'Hijack' of ship off UAE over, says UK agency
The suspected hijacking of a ship in the Gulf of Oman has ended and the vessel is safe, a UK maritime security agency said Wednesday, days after a deadly attack on a tanker in the region.
"Boarders have left the vessel. Vessel is safe. Incident complete," United Kingdom Maritime Trade Operations (UKMTO) tweeted, without elaborating.
The incident off the United Arab Emirates (UAE) came just days after an attack on a tanker that left two dead and which the United States and Israel blamed on Iran.
Earlier, Lloyd's List reported that armed men had boarded the Panama-flagged tanker and ordered it to sail to Iran.
And on Tuesday, the UKTMO said the "potential hijack" of the ship took place 60 miles east of the emirate of Fujairah as it headed towards the Strait of Hormuz.
Maritime security analysts at Dryad Global and Aurora Intelligence named the ship as the Panama-flagged Asphalt Princess, an asphalt and bitumen tanker.
The ship headed towards Iran under the control of armed men with British and US naval operations monitoring the situation, Lloyd's List said.
An Omani maritime security source Wednesday confirmed Muscat had received information on the Asphalt Princess being involved in "a hijacking incident in international waters in the Gulf of Oman".
"The Royal Air Force of Oman is carrying out sorties near the area, while the Royal Navy of Oman deployed a number of ships from its fleet to help secure international waters in the region," the source said, quoted in a defence ministry statement.
Richard Meade, editor of the shipping industry intelligence site Lloyds List, told The Times that "armed forces" had boarded the vessel and had been "directing it towards Iran".
The incident at the opening of the Strait of Hormuz -- one of the world's busiest waterways -- comes days after the deadly attack on an Israeli-linked tanker bound for the UAE.
Iranian foreign ministry spokesman Saeed Khatibzadeh said Tuesday that "reported 'incidents' in the Persian Gulf and broader region appeared utterly suspicious".

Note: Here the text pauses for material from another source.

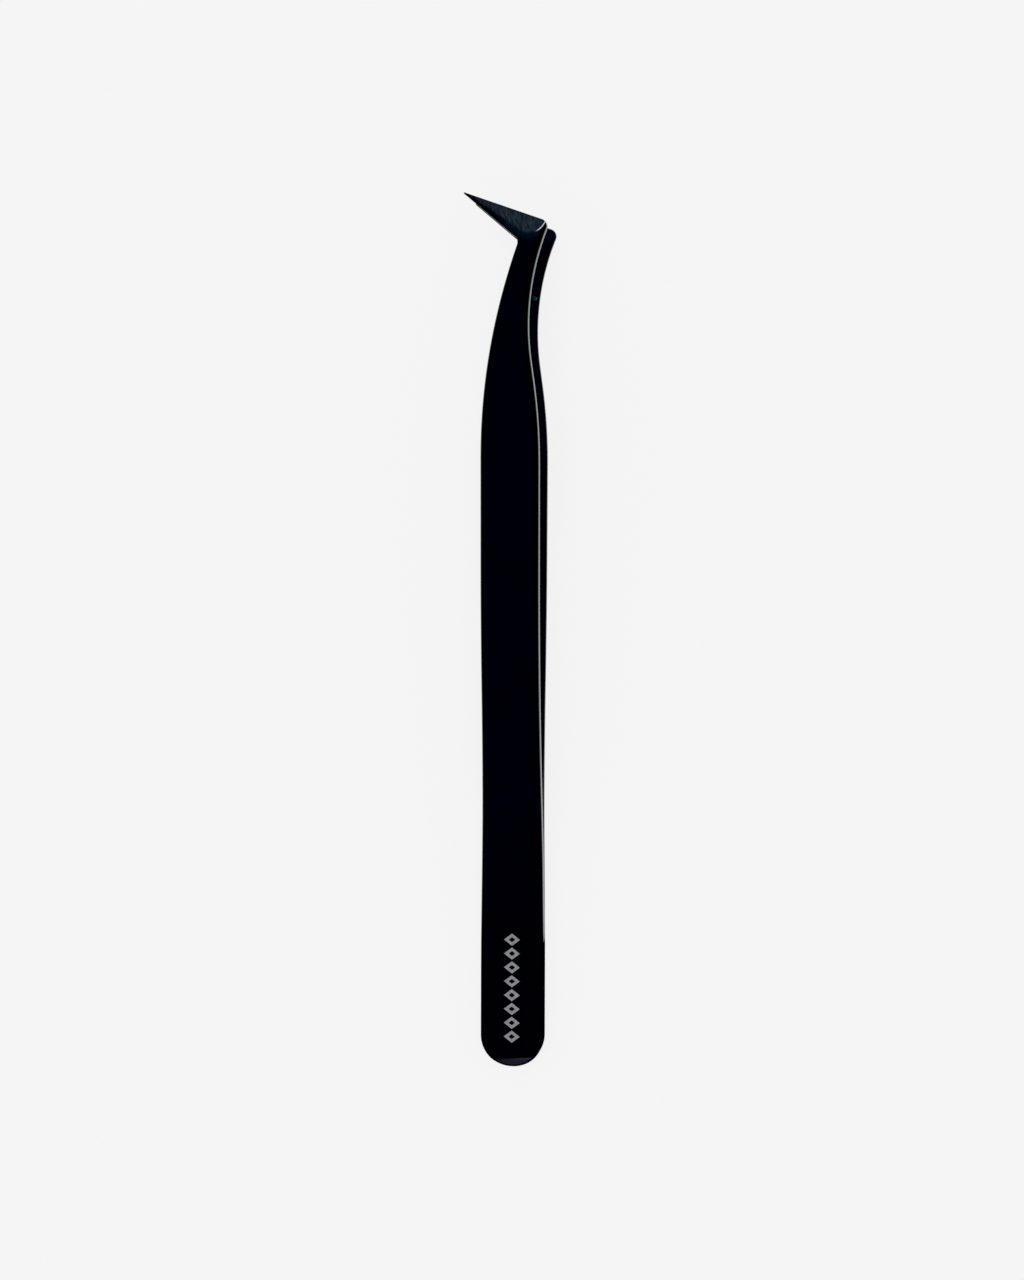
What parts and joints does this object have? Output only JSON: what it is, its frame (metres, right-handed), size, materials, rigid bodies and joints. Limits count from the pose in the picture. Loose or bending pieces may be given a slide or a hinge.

"Reaffirming our strong commitment to regional stability and maritime security, Iran stands ready to offer assistance in case of any maritime accidents," Khatibzadeh wrote on Twitter.

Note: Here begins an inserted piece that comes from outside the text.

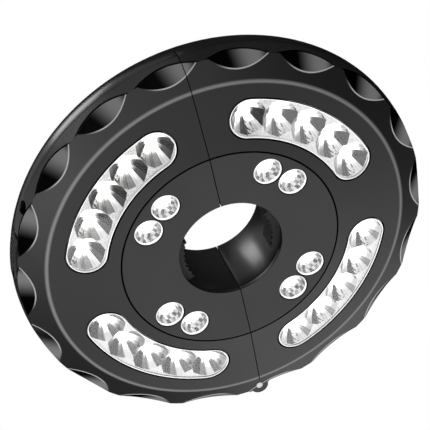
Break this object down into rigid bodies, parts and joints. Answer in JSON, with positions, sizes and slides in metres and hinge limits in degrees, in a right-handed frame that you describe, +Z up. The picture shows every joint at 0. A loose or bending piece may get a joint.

Deeply concerning' incident
The United States stopped short of assigning blame for the latest episode but State Department spokesman Ned Price said there had been "a very disturbing pattern of belligerence from Iran".

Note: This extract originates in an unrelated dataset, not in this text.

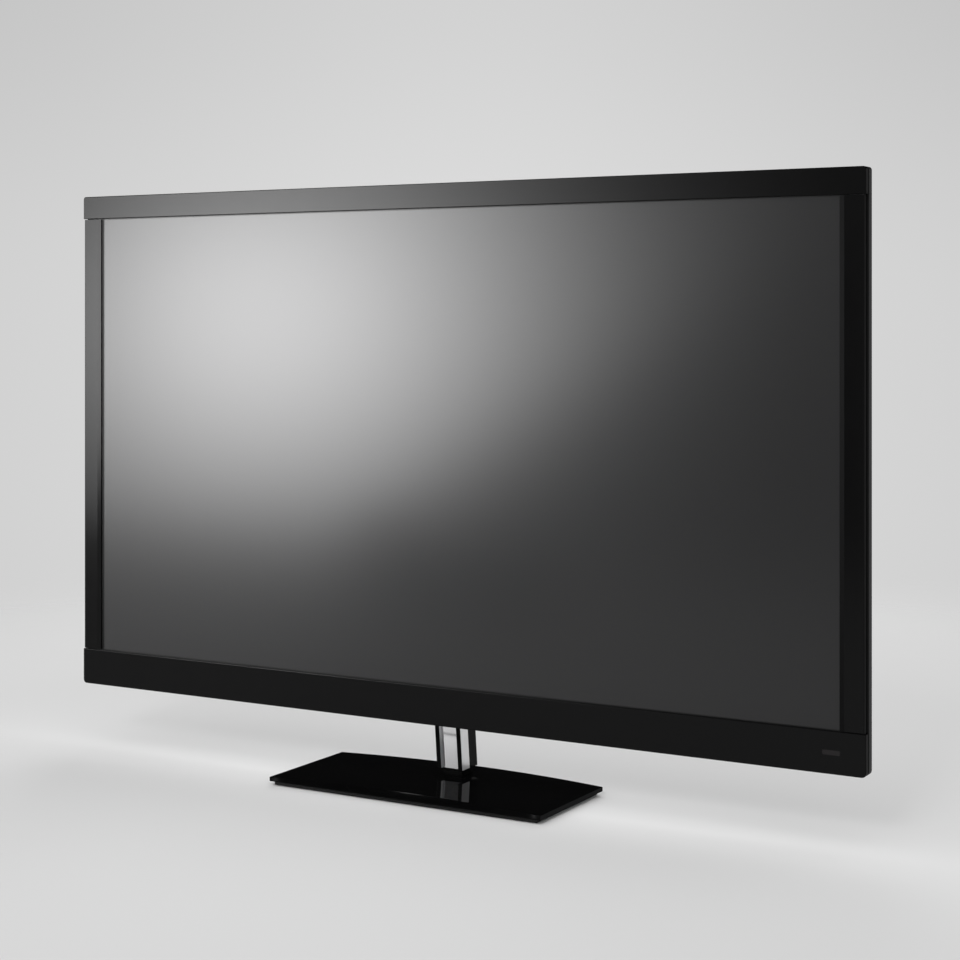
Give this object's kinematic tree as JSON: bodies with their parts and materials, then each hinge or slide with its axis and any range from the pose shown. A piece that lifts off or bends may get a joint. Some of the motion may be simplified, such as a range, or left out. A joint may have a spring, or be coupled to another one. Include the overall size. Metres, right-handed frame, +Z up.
{
  "type": "flat screen tv",
  "caption": "Slim flat screen television with a gloss dark frame on a leaning metal and clear neck that swivels on a flat gloss base.",
  "frame": {"origin": "on the floor, at the middle of the base", "axes": "+X along the screen, to the viewer's right; -Y from the screen to the viewer; +Z up"},
  "size_m": [1.2862, 0.2088, 0.8657],
  "materials": {
    "frame_gloss": "high gloss",
    "panel_glass": "satin, dark when off",
    "lens_smoke": "smoked, infrared clear",
    "carrier_plastic": "moulded, fine grain",
    "cover_plastic": "moulded, fine grain",
    "key_plastic": "moulded",
    "gasket_foam": "soft foam",
    "sheet_film": "translucent white",
    "guide_acrylic": "clear acrylic",
    "lamp_board": "white board with lamps",
    "spreader_metal": "extruded",
    "zinc_steel": "zinc plated sheet",
    "circuit_green": "lacquered circuit board",
    "ribbon_film": "flat cable",
    "socket_metal": "pressed shells",
    "socket_plastic": "moulded",
    "driver_paper": "coated cone",
    "screw_steel": "plated",
    "core_metal": "satin brushed",
    "fin_clear": "smoked clear acrylic",
    "shroud_plastic": "high gloss",
    "bracket_steel": "black powder coat",
    "bush_plastic": "acetal",
    "base_gloss": "mirror gloss black",
    "under_steel": "black paint",
    "foot_rubber": "matte"
  },
  "bodies": {
    "stand_base": {"base_plate": "base_gloss", "under_plate": "under_steel", "bond_tape": "gasket_foam", "base_feet": "foot_rubber", "foot_collar": "bracket_steel", "bearing_bush": "bush_plastic", "swivel_washers": "bush_plastic", "collar_screws": "screw_steel"},
    "display": {"top_bar": "frame_gloss", "bottom_bar": "frame_gloss", "left_pillar": "frame_gloss", "right_pillar": "frame_gloss", "display_glass": "panel_glass", "ir_window": "lens_smoke", "inner_frame": "carrier_plastic", "speaker_boxes": "carrier_plastic", "power_inlet": "carrier_plastic", "rear_cover": "cover_plastic", "vent_grilles": "cover_plastic", "speaker_grilles": "cover_plastic", "side_jack_tray": "cover_plastic", "lower_jack_tray": "cover_plastic", "power_tray": "cover_plastic", "bracket_cover": "cover_plastic", "panel_gasket": "gasket_foam", "optical_sheets": "sheet_film", "reflector_sheet": "sheet_film", "light_guide": "guide_acrylic", "led_strips": "lamp_board", "heat_spreaders": "spreader_metal", "chassis": "zinc_steel", "stand_receiver": "zinc_steel", "vesa_inserts": "zinc_steel", "main_board": "circuit_green", "power_board": "circuit_green", "timing_board": "circuit_green", "source_boards": "circuit_green", "key_board": "circuit_green", "ir_board": "circuit_green", "ribbon_cables": "ribbon_film", "side_sockets": "socket_metal", "lan_socket": "socket_plastic", "lower_sockets": "socket_plastic", "speaker_drivers": "driver_paper", "cover_screws": "screw_steel", "board_screws": "screw_steel", "neck_screws": "screw_steel", "neck_core": "core_metal", "neck_fins": "fin_clear", "neck_shroud": "shroud_plastic", "neck_bracket": "bracket_steel", "swivel_shaft": "bracket_steel", "swivel_retainer": "bracket_steel"},
    "power_key": {"power_key": "key_plastic"},
    "input_key": {"input_key": "key_plastic"},
    "menu_key": {"menu_key": "key_plastic"},
    "channel_up_key": {"channel_up_key": "key_plastic"},
    "channel_down_key": {"channel_down_key": "key_plastic"},
    "volume_up_key": {"volume_up_key": "key_plastic"},
    "volume_down_key": {"volume_down_key": "key_plastic"}
  },
  "joints": [
    {"name": "swivel", "type": "hinge", "parent": "stand_base", "child": "display", "pos_m": [0, 0.0546, 0.0166], "axis": [0, 0, 1], "range_deg": [-20, 20]},
    {"name": "power_key_press", "type": "slide", "parent": "display", "child": "power_key", "axis": [0, -1, 0], "range_m": [0, 0.0012], "stiffness_N_per_m": 600, "springref_m": -0.0015},
    {"name": "input_key_press", "type": "slide", "parent": "display", "child": "input_key", "axis": [0, -1, 0], "range_m": [0, 0.0012], "stiffness_N_per_m": 600, "springref_m": -0.0015},
    {"name": "menu_key_press", "type": "slide", "parent": "display", "child": "menu_key", "axis": [0, -1, 0], "range_m": [0, 0.0012], "stiffness_N_per_m": 600, "springref_m": -0.0015},
    {"name": "channel_up_key_press", "type": "slide", "parent": "display", "child": "channel_up_key", "axis": [0, -1, 0], "range_m": [0, 0.0012], "stiffness_N_per_m": 600, "springref_m": -0.0015},
    {"name": "channel_down_key_press", "type": "slide", "parent": "display", "child": "channel_down_key", "axis": [0, -1, 0], "range_m": [0, 0.0012], "stiffness_N_per_m": 600, "springref_m": -0.0015},
    {"name": "volume_up_key_press", "type": "slide", "parent": "display", "child": "volume_up_key", "axis": [0, -1, 0], "range_m": [0, 0.0012], "stiffness_N_per_m": 600, "springref_m": -0.0015},
    {"name": "volume_down_key_press", "type": "slide", "parent": "display", "child": "volume_down_key", "axis": [0, -1, 0], "range_m": [0, 0.0012], "stiffness_N_per_m": 600, "springref_m": -0.0015}
  ]
}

"When it comes to this specific incident, it's too early for us to offer a judgement just yet," Price told reporters.
White House spokeswoman Jen Psaki said the United States was in close touch with Britain over the "deeply concerning" incident.
While Iran has denied any involvement in last Thursday's blast on the MT Mercer Street, the United States and Iran's arch-enemy Israel both say an Iranian drone caused the explosion.
Two crew members, from Britain and Romania, died on the Liberian-flagged ship, which is managed by prominent Israeli billionaire Eyal Ofer.
US Secretary of State Antony Blinken has vowed a collective response against Iran over the incident, which he called a "direct threat" to freedom of navigation in the oil-rich waters.
US Navy forces who came to the aid of the crew in response to an emergency distress call saw evidence of the attack, according to the US military.
The tensions come as Iran on Tuesday inaugurated the Islamic republic's eighth president, the ultraconservative cleric and prosecutor Ebrahim Raisi.
He succeeded Hassan Rouhani, considered a moderate, who sought to repair relations with the West and whose administration unsuccessfully sought to negotiate a revival of a nuclear accord with the United States.